STA-TAD: Spatial-Temporal Adapter on ViT for Temporal Action Detection

Title:STA-TAD: Spatial-Temporal Adapter on ViT for Temporal Action Detection

Authors:Zhongguang Zhang, Tingwei Wu, Qifei Zhang, Li Wang and Zhao Wang

Conference:CASA 2025

Tags:Human Motion, Spatial-Temporal Adapter, Temporal Action Detection and ViT

Abstract:

Temporal Action Detection (TAD) aims to localize all action instances and recognize their categories in a long untrimmed video. TAD plays an essential role in the long-term video understanding.
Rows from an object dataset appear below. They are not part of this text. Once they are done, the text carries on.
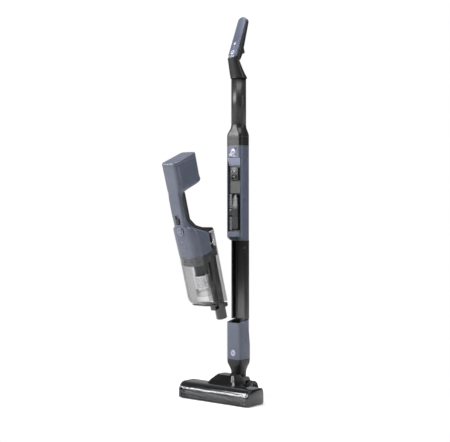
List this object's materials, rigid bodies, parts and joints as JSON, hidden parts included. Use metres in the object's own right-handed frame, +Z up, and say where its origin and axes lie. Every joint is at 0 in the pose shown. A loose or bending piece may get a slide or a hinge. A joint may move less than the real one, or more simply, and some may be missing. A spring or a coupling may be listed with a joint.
{
  "type": "cordless stick vacuum cleaner",
  "caption": "Cordless stick vacuum: wide floor head with a brush roll, a tilting stick with a docking holder and grip, and a detached handheld cleaner with a clear bin.",
  "frame": {"origin": "middle of the flat pad under the floor head, behind the brush opening; the sole is at z = 0", "axes": "+Z up along the upright stick, -Y to the front where the cleaner and the floor head point, +X along the floor head"},
  "size_m": [0.25, 0.341, 1.1022],
  "materials": {
    "slate": "satin",
    "charcoal": "satin",
    "gloss_black": "gloss",
    "grey_panel": "satin",
    "clear": "clear smoky",
    "rubber": "matte",
    "bristle": "brush pile",
    "steel": "brushed",
    "motor_metal": "satin",
    "button": "satin",
    "felt": "pleated felt"
  },
  "bodies": {
    "floor_head": {"roller_housing": "gloss_black", "front_window": "clear", "sole_plate": "charcoal", "end_cap_left": "gloss_black", "bearing_left": "steel", "brush_motor": "motor_metal", "drive_belt": "rubber", "neck_hood": "gloss_black", "wheel_axle": "steel"},
    "brush_roll": {"brush_axle": "steel", "brush_core": "charcoal", "brush_bristles": "bristle"},
    "pulley": {"motor_pulley": "grey_panel"},
    "right_cap": {"end_cap_right": "gloss_black", "bearing_right": "steel"},
    "left_wheel": {"wheel_left": "rubber"},
    "right_wheel": {"wheel_right": "rubber"},
    "knuckle": {"tilt_knuckle": "charcoal"},
    "stick": {"neck_collar": "charcoal", "lower_shroud": "slate", "socket_funnel": "charcoal", "socket_seal": "rubber", "rail_channel": "grey_panel", "rear_spine": "slate", "holder_shell": "slate", "holder_panel": "grey_panel", "dock_chin": "slate", "contact_block": "charcoal", "tool_clip": "charcoal", "upper_band": "slate", "tube_collar": "charcoal", "upper_tube": "charcoal", "handle_cable": "rubber", "handle_neck": "charcoal", "grip_core": "charcoal", "grip_cover": "slate", "grip_hook": "charcoal"},
    "release_button": {"lower_button": "button"},
    "dock_button": {"upper_button": "button"},
    "dock_latch": {"latch_tongue": "grey_panel"},
    "power_switch": {"power_button": "button"},
    "mode_switch": {"mode_button": "button"},
    "tool": {"brush_tool": "charcoal"},
    "cleaner": {"cleaner_casing": "slate", "inner_grip": "charcoal", "suction_motor": "motor_metal"},
    "cleaner_switch": {"cleaner_button": "button"},
    "slider": {"mode_slider": "charcoal"},
    "fan": {"impeller": "grey_panel"},
    "battery": {"head_cap": "slate", "battery_pack": "charcoal"},
    "bin": {"bin_shell": "clear", "bin_collar": "grey_panel", "cyclone_core": "charcoal", "filter_mesh": "steel", "cyclone_skirt": "clear", "pleated_filter": "felt", "inlet_spout": "gloss_black"},
    "door": {"bin_door": "charcoal", "door_latch": "charcoal"}
  },
  "joints": [
    {"name": "brush_spin", "type": "hinge", "parent": "floor_head", "child": "brush_roll", "pos_m": [0, -0.0358, 0.02], "axis": [1, 0, 0], "continuous": true},
    {"name": "pulley_spin", "type": "hinge", "parent": "floor_head", "child": "pulley", "pos_m": [0, -0.0005, 0.0195], "axis": [1, 0, 0], "continuous": true},
    {"name": "cap_pull", "type": "slide", "parent": "floor_head", "child": "right_cap", "axis": [1, 0, 0], "range_m": [0, 0.03]},
    {"name": "left_wheel_spin", "type": "hinge", "parent": "floor_head", "child": "left_wheel", "pos_m": [0, 0.07, 0.024], "axis": [1, 0, 0], "continuous": true},
    {"name": "right_wheel_spin", "type": "hinge", "parent": "floor_head", "child": "right_wheel", "pos_m": [0, 0.07, 0.024], "axis": [1, 0, 0], "continuous": true},
    {"name": "stick_tilt", "type": "hinge", "parent": "floor_head", "child": "knuckle", "pos_m": [0, 0.07, 0.024], "axis": [-1, 0, 0], "range_deg": [0, 70]},
    {"name": "stick_swivel", "type": "hinge", "parent": "knuckle", "child": "stick", "pos_m": [0, 0.06, 0.067], "axis": [0, 0, 1], "range_deg": [-40, 40]},
    {"name": "release_press", "type": "slide", "parent": "stick", "child": "release_button", "axis": [0, 1, 0], "range_m": [0, 0.002], "stiffness_N_per_m": 200},
    {"name": "dock_press", "type": "slide", "parent": "stick", "child": "dock_button", "axis": [0, 1, 0], "range_m": [0, 0.002], "stiffness_N_per_m": 200},
    {"name": "dock_latch_drop", "type": "slide", "parent": "stick", "child": "dock_latch", "axis": [0, 0, -1], "range_m": [0, 0.003]},
    {"name": "power_press", "type": "slide", "parent": "stick", "child": "power_switch", "axis": [0, 0.9184, -0.3955], "range_m": [0, 0.001], "stiffness_N_per_m": 200},
    {"name": "mode_press", "type": "slide", "parent": "stick", "child": "mode_switch", "axis": [0, 0.9184, -0.3955], "range_m": [0, 0.001], "stiffness_N_per_m": 200},
    {"name": "tool_out", "type": "slide", "parent": "stick", "child": "tool", "axis": [0, -1, 0], "range_m": [0, 0.05]},
    {"name": "cleaner_lift", "type": "slide", "parent": "floor_head", "child": "cleaner", "axis": [0, -1, 0], "range_m": [-0.04, 0.25]},
    {"name": "cleaner_press", "type": "slide", "parent": "cleaner", "child": "cleaner_switch", "axis": [0, 0.9583, 0.2857], "range_m": [0, 0.0015], "stiffness_N_per_m": 200},
    {"name": "slider_move", "type": "slide", "parent": "cleaner", "child": "slider", "axis": [0, -0.2857, 0.9583], "range_m": [0, 0.008]},
    {"name": "fan_spin", "type": "hinge", "parent": "cleaner", "child": "fan", "pos_m": [0, -0.1303, 0.42932], "axis": [0, -0.2857, 0.9583], "continuous": true},
    {"name": "battery_out", "type": "slide", "parent": "cleaner", "child": "battery", "axis": [0, -0.2857, 0.9583], "range_m": [0, 0.07]},
    {"name": "bin_off", "type": "slide", "parent": "cleaner", "child": "bin", "axis": [0, 0.2857, -0.9583], "range_m": [0, 0.06]},
    {"name": "door_drop", "type": "hinge", "parent": "bin", "child": "door", "pos_m": [0, -0.11472, 0.27556], "axis": [-1, 0, 0], "range_deg": [0, 75]}
  ],
  "couplings": [
    {"joint": "pulley_spin", "follows": "brush_spin", "ratio": 1.8},
    {"joint": "dock_latch_drop", "follows": "dock_press", "ratio": 1.5}
  ]
}
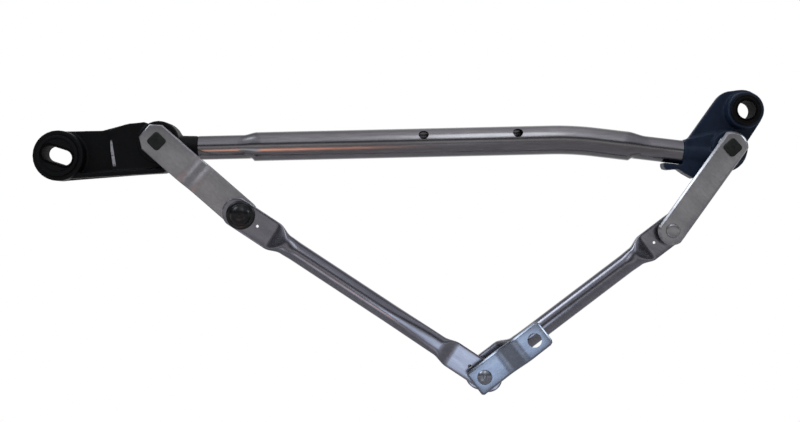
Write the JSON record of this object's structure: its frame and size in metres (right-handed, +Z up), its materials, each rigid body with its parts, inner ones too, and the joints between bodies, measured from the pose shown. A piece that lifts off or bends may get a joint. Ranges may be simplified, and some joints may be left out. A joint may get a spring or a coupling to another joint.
{
  "type": "wiper linkage",
  "caption": "Windscreen wiper linkage: a tube frame with pivot housings at its ends, crank arms on spindles, and link rods that meet at the motor crank's ball pin.",
  "frame": {"origin": "centre of the flat tip of the left spindle, where the left wiper arm sits", "axes": "+X runs to the right spindle as seen from the crank arms' side, +Y is the way the spindles' wiper ends point, +Z is up with the linkage hung up as in the picture"},
  "size_m": [0.5761, 0.1205, 0.2375],
  "materials": {
    "tube_steel": "zinc plated tube, satin",
    "cast_housing": "black coated die casting, half matt",
    "rubber": "matt black",
    "dark_steel": "phosphated, dark grey",
    "bush_bronze": "sintered bronze, oiled",
    "bright_steel": "ground",
    "arm_steel": "zinc plated pressing",
    "rod_steel": "zinc plated tube, bright",
    "socket_plastic": "black, slight sheen",
    "crank_steel": "zinc plated pressing, bluish"
  },
  "bodies": {
    "frame": {"frame_tube": "tube_steel", "left_pivot_housing": "cast_housing", "right_pivot_housing": "cast_housing", "left_grommet": "rubber", "right_grommet": "rubber", "left_grommet_sleeve": "dark_steel", "right_grommet_sleeve": "dark_steel", "left_front_bush": "bush_bronze", "left_rear_bush": "bush_bronze", "right_front_bush": "bush_bronze", "right_rear_bush": "bush_bronze", "left_wave_washer": "bright_steel", "right_wave_washer": "bright_steel", "left_thrust_washer": "bright_steel", "right_thrust_washer": "bright_steel", "left_o_ring": "rubber", "right_o_ring": "rubber", "left_rear_washer": "bright_steel", "right_rear_washer": "bright_steel"},
    "left_arm": {"left_spindle": "dark_steel", "left_crank_arm": "arm_steel", "left_arm_ball_stud": "bright_steel", "left_circlip": "bright_steel"},
    "right_arm": {"right_spindle": "dark_steel", "right_crank_arm": "arm_steel", "right_arm_ball_stud": "bright_steel", "right_circlip": "bright_steel"},
    "left_rod": {"left_link_rod": "rod_steel", "left_rod_outer_socket": "socket_plastic", "left_rod_inner_socket": "socket_plastic"},
    "right_rod": {"right_link_rod": "rod_steel", "right_rod_outer_socket": "socket_plastic", "right_rod_inner_socket": "socket_plastic"},
    "crank": {"motor_crank": "crank_steel", "crank_double_ball_pin": "bright_steel"}
  },
  "joints": [
    {"name": "left_arm_turn", "type": "hinge", "parent": "frame", "child": "left_arm", "pos_m": [0, -0.0985, 0], "axis": [0, -1, 0], "range_deg": [-35, 7]},
    {"name": "left_rod_turn", "type": "hinge", "parent": "left_arm", "child": "left_rod", "pos_m": [0.06609, -0.0985, -0.05765], "axis": [0, -1, 0], "range_deg": [-9.8, 48.5]},
    {"name": "right_arm_turn", "type": "hinge", "parent": "frame", "child": "right_arm", "pos_m": [0.4491, -0.0815, -0.0049], "axis": [0, -1, 0], "range_deg": [-26.4, 5.4]},
    {"name": "right_rod_turn", "type": "hinge", "parent": "right_arm", "child": "right_rod", "pos_m": [0.40259, -0.0815, -0.06987], "axis": [0, -1, 0], "range_deg": [-6.1, 29.9]},
    {"name": "crank_turn", "type": "hinge", "parent": "left_rod", "child": "crank", "pos_m": [0.2548, -0.0985, -0.1819], "axis": [0, -1, 0], "continuous": true}
  ],
  "couplings": [
    {"joint": "left_rod_turn", "follows": "left_arm_turn", "ratio": -1.3808},
    {"joint": "right_arm_turn", "follows": "left_arm_turn", "ratio": 0.75},
    {"joint": "right_rod_turn", "follows": "left_arm_turn", "ratio": -0.8496}
  ]
}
Recently, TAD has achieved significant performance improvement with end-to-end training adapting pre-trained Vision Transformer (ViT) models. However, the memory bottleneck limits the implementation of powerful video models, which inevitably restricts TAD performance. In this paper, we present a novel Adapter based method, a typical parameter-efficient fine-tuning (PEFT) technique, to address this issue. The key to our approach lies in our proposed spatial-temporal adapter (STA), which is a novel lightweight module. The backbone can adapt to the TAD task during end-to-end training by only updating the parameters in STA. In addition, STA also leads to better TAD representation with its sparse self-attention design for exploiting local temporal information. We evaluate our model across 3 benchmark datasets THUMOS14, ActivityNet-1.3 and Charades. The proposed STA-TAD outperforms SOTA methods in most cases.